Written exercise -
Return the full material exactly.

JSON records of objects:
....................

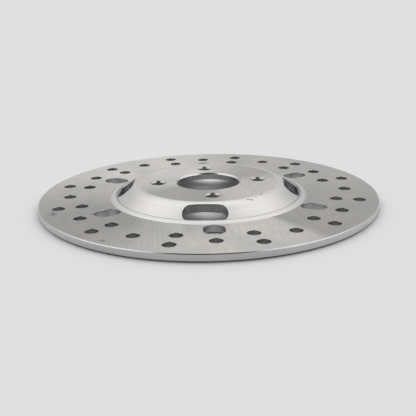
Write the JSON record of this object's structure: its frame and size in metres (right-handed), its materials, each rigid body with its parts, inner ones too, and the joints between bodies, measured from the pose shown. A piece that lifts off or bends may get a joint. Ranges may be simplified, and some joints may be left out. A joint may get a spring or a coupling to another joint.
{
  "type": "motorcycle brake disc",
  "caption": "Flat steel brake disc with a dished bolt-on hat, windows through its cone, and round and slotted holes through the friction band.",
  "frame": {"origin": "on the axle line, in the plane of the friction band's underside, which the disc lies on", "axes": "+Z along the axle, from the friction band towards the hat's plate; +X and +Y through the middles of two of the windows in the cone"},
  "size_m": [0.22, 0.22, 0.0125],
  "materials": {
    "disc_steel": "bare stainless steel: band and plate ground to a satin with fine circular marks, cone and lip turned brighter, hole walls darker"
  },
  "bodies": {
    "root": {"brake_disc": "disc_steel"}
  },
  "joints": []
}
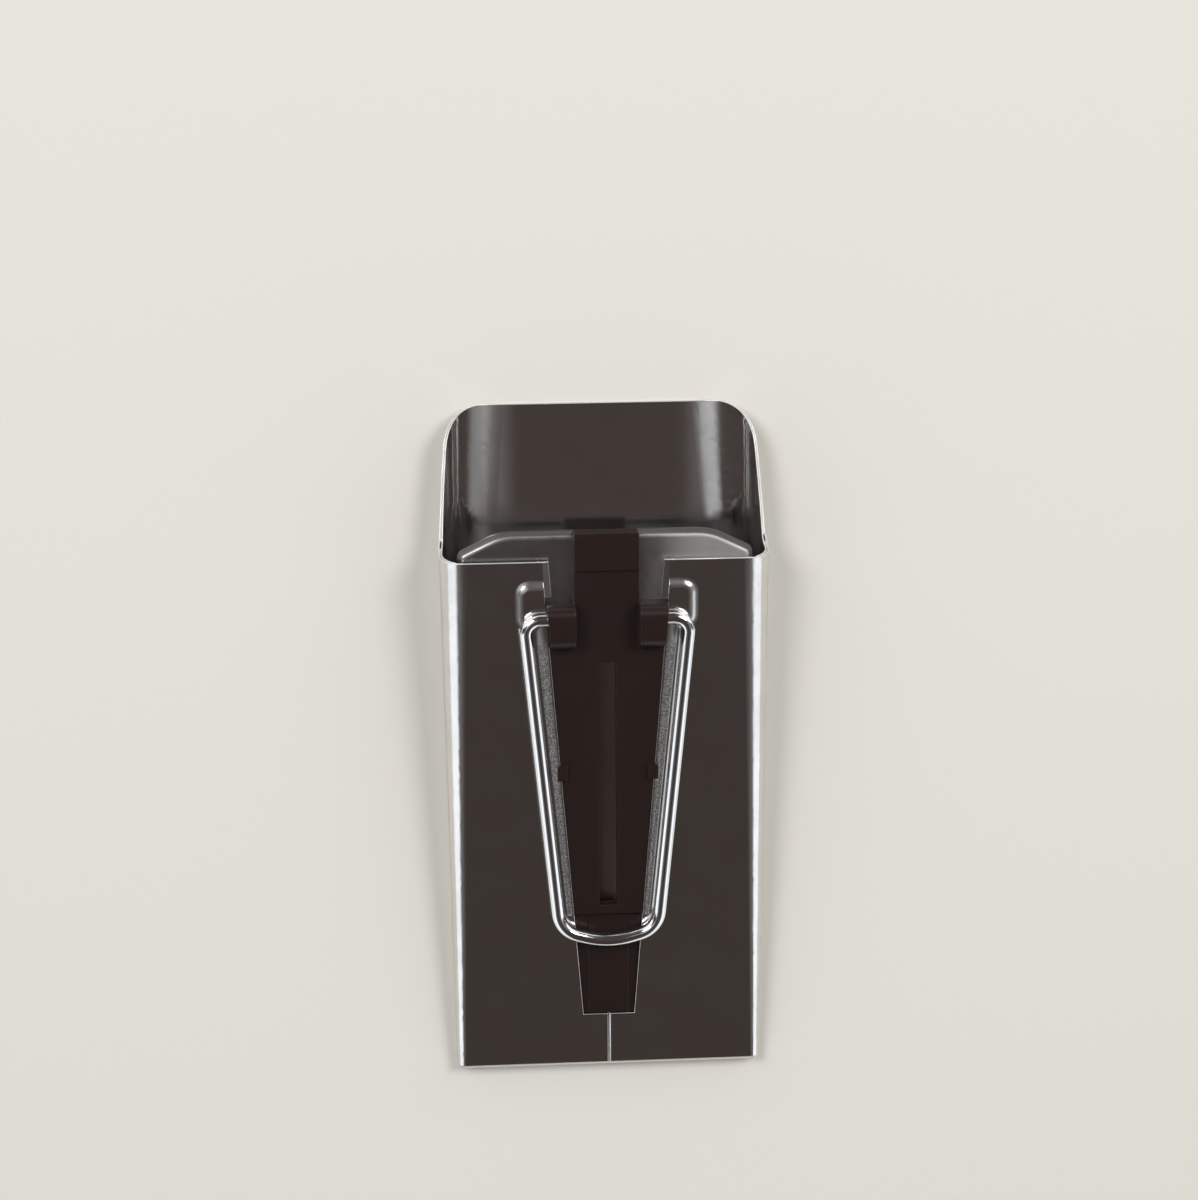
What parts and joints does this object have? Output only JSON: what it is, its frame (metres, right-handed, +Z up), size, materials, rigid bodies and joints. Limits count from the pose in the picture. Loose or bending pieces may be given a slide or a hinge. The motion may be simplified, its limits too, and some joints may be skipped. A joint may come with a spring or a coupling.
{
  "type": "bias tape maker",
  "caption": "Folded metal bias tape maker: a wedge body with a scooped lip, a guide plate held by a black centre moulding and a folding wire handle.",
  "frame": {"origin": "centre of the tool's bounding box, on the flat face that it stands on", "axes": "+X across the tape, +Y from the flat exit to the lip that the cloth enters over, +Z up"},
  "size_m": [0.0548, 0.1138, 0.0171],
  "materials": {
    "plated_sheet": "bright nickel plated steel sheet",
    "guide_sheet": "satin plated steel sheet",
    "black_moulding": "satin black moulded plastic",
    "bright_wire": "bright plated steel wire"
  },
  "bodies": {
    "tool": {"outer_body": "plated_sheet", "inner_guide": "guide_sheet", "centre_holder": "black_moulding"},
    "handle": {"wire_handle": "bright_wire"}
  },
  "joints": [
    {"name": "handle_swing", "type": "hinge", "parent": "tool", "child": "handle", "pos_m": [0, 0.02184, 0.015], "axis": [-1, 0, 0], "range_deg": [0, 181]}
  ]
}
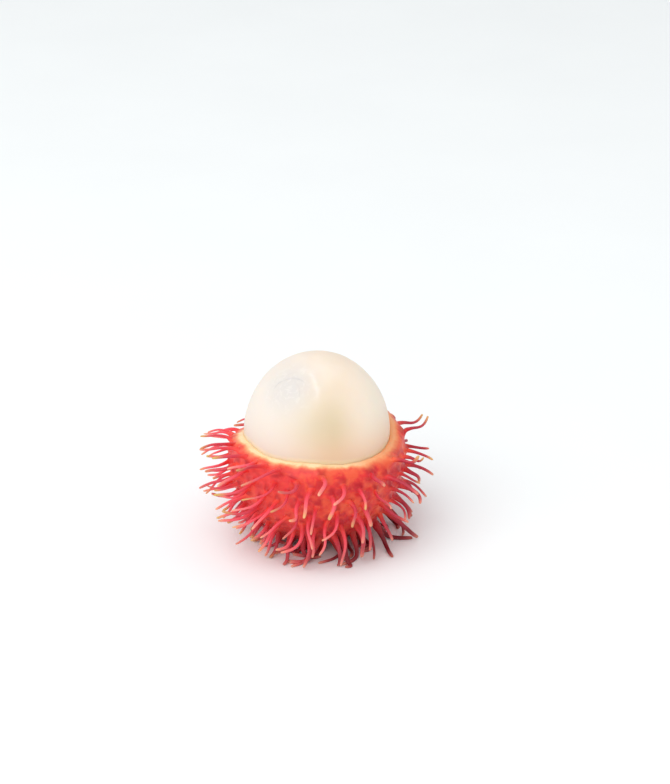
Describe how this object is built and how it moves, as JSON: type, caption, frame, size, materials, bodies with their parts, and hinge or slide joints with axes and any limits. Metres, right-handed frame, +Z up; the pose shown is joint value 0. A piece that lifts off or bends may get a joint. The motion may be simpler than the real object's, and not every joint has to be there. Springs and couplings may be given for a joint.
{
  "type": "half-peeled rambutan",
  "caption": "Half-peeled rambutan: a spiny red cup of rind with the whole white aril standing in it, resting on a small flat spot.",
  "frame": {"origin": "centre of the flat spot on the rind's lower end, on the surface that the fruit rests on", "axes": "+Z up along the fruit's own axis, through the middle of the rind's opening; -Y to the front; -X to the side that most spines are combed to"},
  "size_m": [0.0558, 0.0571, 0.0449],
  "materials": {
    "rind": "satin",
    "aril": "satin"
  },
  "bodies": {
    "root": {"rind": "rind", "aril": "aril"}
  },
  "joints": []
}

....................

Response to this exercise -
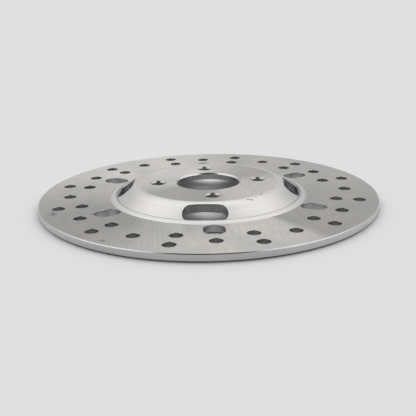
Write the JSON record of this object's structure: its frame and size in metres (right-handed), its materials, each rigid body with its parts, inner ones too, and the joints between bodies, measured from the pose shown. A piece that lifts off or bends may get a joint. Ranges may be simplified, and some joints may be left out. A joint may get a spring or a coupling to another joint.
{
  "type": "motorcycle brake disc",
  "caption": "Flat steel brake disc with a dished bolt-on hat, windows through its cone, and round and slotted holes through the friction band.",
  "frame": {"origin": "on the axle line, in the plane of the friction band's underside, which the disc lies on", "axes": "+Z along the axle, from the friction band towards the hat's plate; +X and +Y through the middles of two of the windows in the cone"},
  "size_m": [0.22, 0.22, 0.0125],
  "materials": {
    "disc_steel": "bare stainless steel: band and plate ground to a satin with fine circular marks, cone and lip turned brighter, hole walls darker"
  },
  "bodies": {
    "root": {"brake_disc": "disc_steel"}
  },
  "joints": []
}
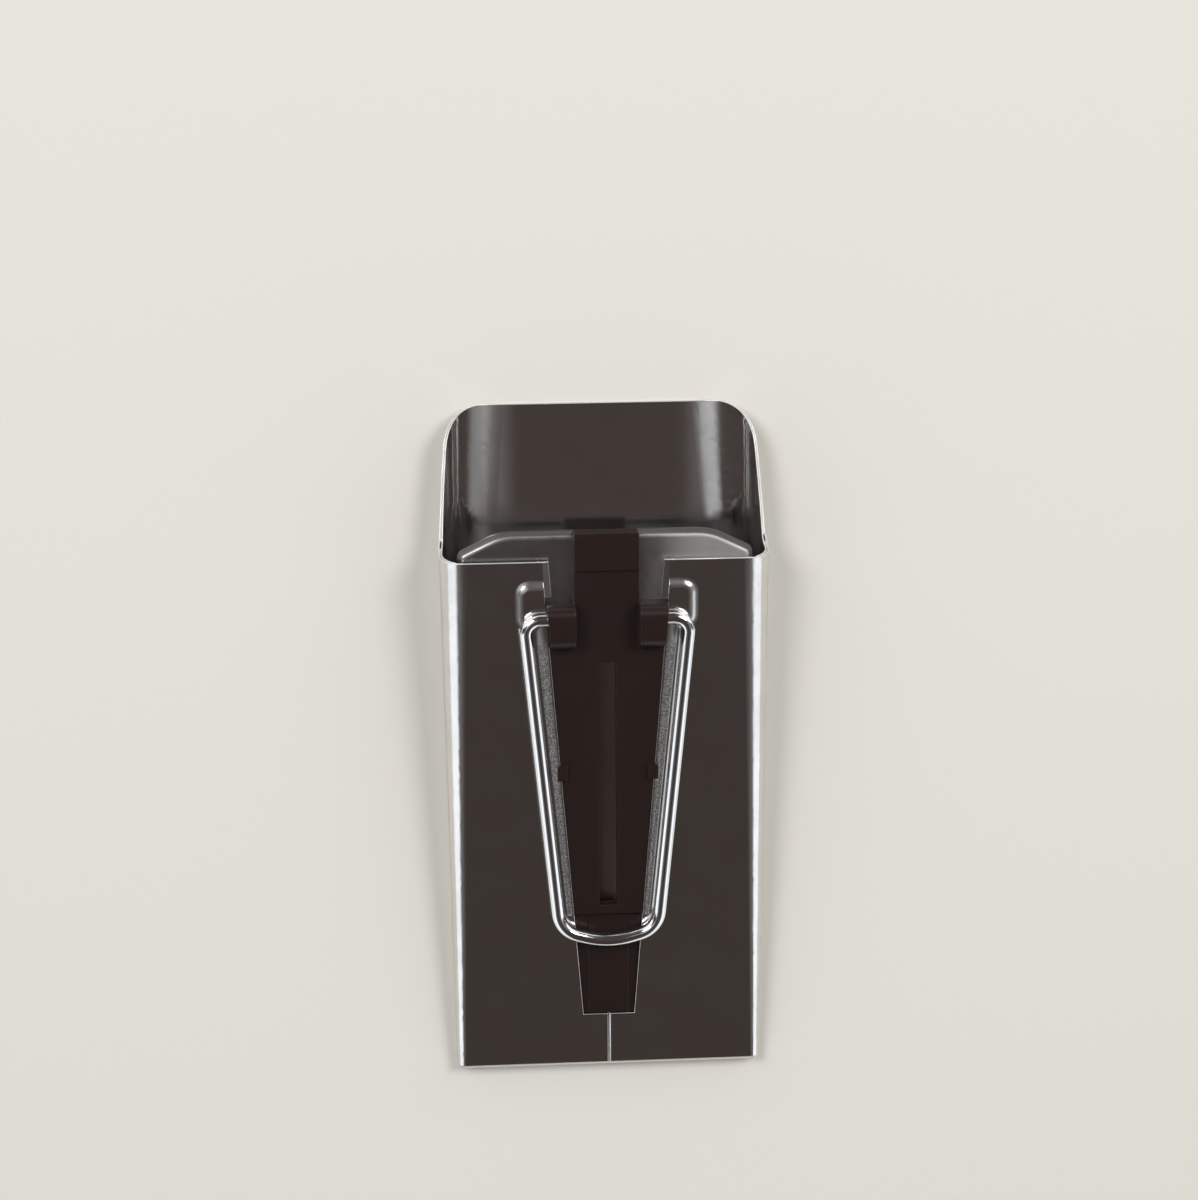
What parts and joints does this object have? Output only JSON: what it is, its frame (metres, right-handed, +Z up), size, materials, rigid bodies and joints. Limits count from the pose in the picture. Loose or bending pieces may be given a slide or a hinge. The motion may be simplified, its limits too, and some joints may be skipped. A joint may come with a spring or a coupling.
{
  "type": "bias tape maker",
  "caption": "Folded metal bias tape maker: a wedge body with a scooped lip, a guide plate held by a black centre moulding and a folding wire handle.",
  "frame": {"origin": "centre of the tool's bounding box, on the flat face that it stands on", "axes": "+X across the tape, +Y from the flat exit to the lip that the cloth enters over, +Z up"},
  "size_m": [0.0548, 0.1138, 0.0171],
  "materials": {
    "plated_sheet": "bright nickel plated steel sheet",
    "guide_sheet": "satin plated steel sheet",
    "black_moulding": "satin black moulded plastic",
    "bright_wire": "bright plated steel wire"
  },
  "bodies": {
    "tool": {"outer_body": "plated_sheet", "inner_guide": "guide_sheet", "centre_holder": "black_moulding"},
    "handle": {"wire_handle": "bright_wire"}
  },
  "joints": [
    {"name": "handle_swing", "type": "hinge", "parent": "tool", "child": "handle", "pos_m": [0, 0.02184, 0.015], "axis": [-1, 0, 0], "range_deg": [0, 181]}
  ]
}
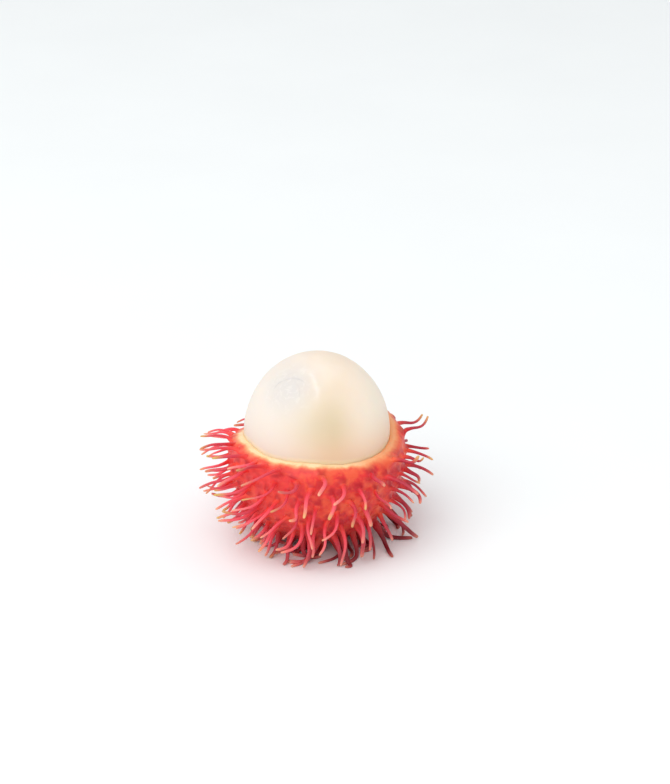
Describe how this object is built and how it moves, as JSON: type, caption, frame, size, materials, bodies with their parts, and hinge or slide joints with axes and any limits. Metres, right-handed frame, +Z up; the pose shown is joint value 0. A piece that lifts off or bends may get a joint. The motion may be simpler than the real object's, and not every joint has to be there. Springs and couplings may be given for a joint.
{
  "type": "half-peeled rambutan",
  "caption": "Half-peeled rambutan: a spiny red cup of rind with the whole white aril standing in it, resting on a small flat spot.",
  "frame": {"origin": "centre of the flat spot on the rind's lower end, on the surface that the fruit rests on", "axes": "+Z up along the fruit's own axis, through the middle of the rind's opening; -Y to the front; -X to the side that most spines are combed to"},
  "size_m": [0.0558, 0.0571, 0.0449],
  "materials": {
    "rind": "satin",
    "aril": "satin"
  },
  "bodies": {
    "root": {"rind": "rind", "aril": "aril"}
  },
  "joints": []
}